This page looks at the shape of government in cyberspace, highlighting regulatory mechanisms and policy-making bodies of particular importance in Australia and overseas.

section heading icon     maps

The US National Information Infrastructure (NII) Virtual Library offers information about the information superhighway, in particular as part of the Global Inventory Project (GIP). 

From an Australian perspective an excellent introduction to some questions of value in public policymaking about the Web is provided by Graham Greenleaf's 1998 Uni of NSW Law Journal article An Endnote on Regulating Cyberspace: Architecture vs Law

There is an outstanding overview of national and international regulatory mechanisms in Global Business Regulation (Cambridge: Cambridge Uni Press 2000) by John Braithwaite & Peter Drahos. The New Sovereignty: Compliance With International Regulatory Agreements (Cambridge: Harvard Uni Press 1995) by Abram & Antonia Chayes focuses on 'rogue states'.

The New World Trade Organization Agreements: Globalizing Law Through Services & Intellectual Property
(Cambridge: Cambridge Uni Press 2000), by Australia's Christopher Arup explores the evolving WTO-WIPO relationship highlighted in our Intellectual Property guide.

Geoffrey Mulgan's Communication & Control: Networks & the New Economies of Communication (New York: Guilford Press 1991) and the essays in Borders in Cyberspace: Information Policy & the Global Information Infrastructure (Cambridge: MIT Press 1997) edited by Brian Kahin & Charles Nesson offer other insights.

section heading icon     policy development

For personal perspectives on how US cyber policy is developed - often on the hop, at great expense, with much noise from the media - you could do worse than turn to Reed Hundt's You Say You Want A Revolution: A Story of Information Age Politics (New Haven: Yale Uni Press 2000) and Cyber Rights: Defending Free Speech in the Digital Age (New York: Times 1998), a memoir by the Electronic Frontier Foundation's (EFF) Mike Godwin. Hundt is a former chair of the Federal Communications Commission. 

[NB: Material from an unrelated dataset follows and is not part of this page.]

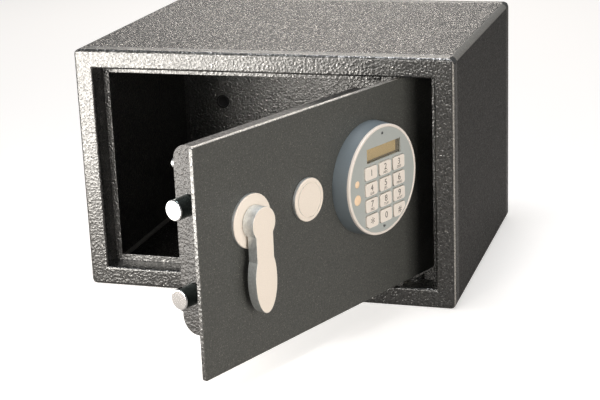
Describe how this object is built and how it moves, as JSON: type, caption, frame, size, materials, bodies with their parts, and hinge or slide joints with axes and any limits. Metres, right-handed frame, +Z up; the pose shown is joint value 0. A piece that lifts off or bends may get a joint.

The Gordian Knot - Political Gridlock on the Information Highway
(Cambridge: MIT Press 1997) by W Russell Neuman, Lee McKnight & Richard Solomon is less personal but ultimately more convincing. There is a broader perspective in Democratic Governance & International Law (Cambridge: Cambridge Uni Press 2000) edited by Gregory Fox & Brad Roth.   

There is no Australian equivalent and much of the online examination of policy development is disfigured by ad hominem attacks. Two recent books on the 'old media' provide some perspective on local horse-trading, foot shuffling, hot air and incomprehension.  They are Trevor Barr's Newmedia.com.au: The Changing Face of Australia's Media and Communications (St Leonards: Allen & Unwin 2000) - a leading academic on the interaction between politicians, bureaucrats, business, consumers and technology - and a blow by blow account in The Gatekeepers: The Global Media Battle to control Australia's Pay TV (Annandale: Pluto Press 2000) by AFR journalist Mark Westfield.


subsection heading icon   Australian government

Australia's National Office for the Information Economy (NOIE) - subsequently rebadged as AGIMO - produced a range of reports, some of value, on aspects of electronic commerce.

There is other information at the Australian Bureau of Statistics (ABS) site.

The Australian Electronic Business Network (AEBN) is a government program meant to "foster awareness of electronic commerce among small to medium enterprises" 

subsection heading icon   international

The Organisation for Economic Cooperation & Development (OECD) generates detailed statistical and other reports.

The World Trade Organization (WTO) site - currently being reconstructed - provides access to statistical data, research and international agreements such as TRIPS.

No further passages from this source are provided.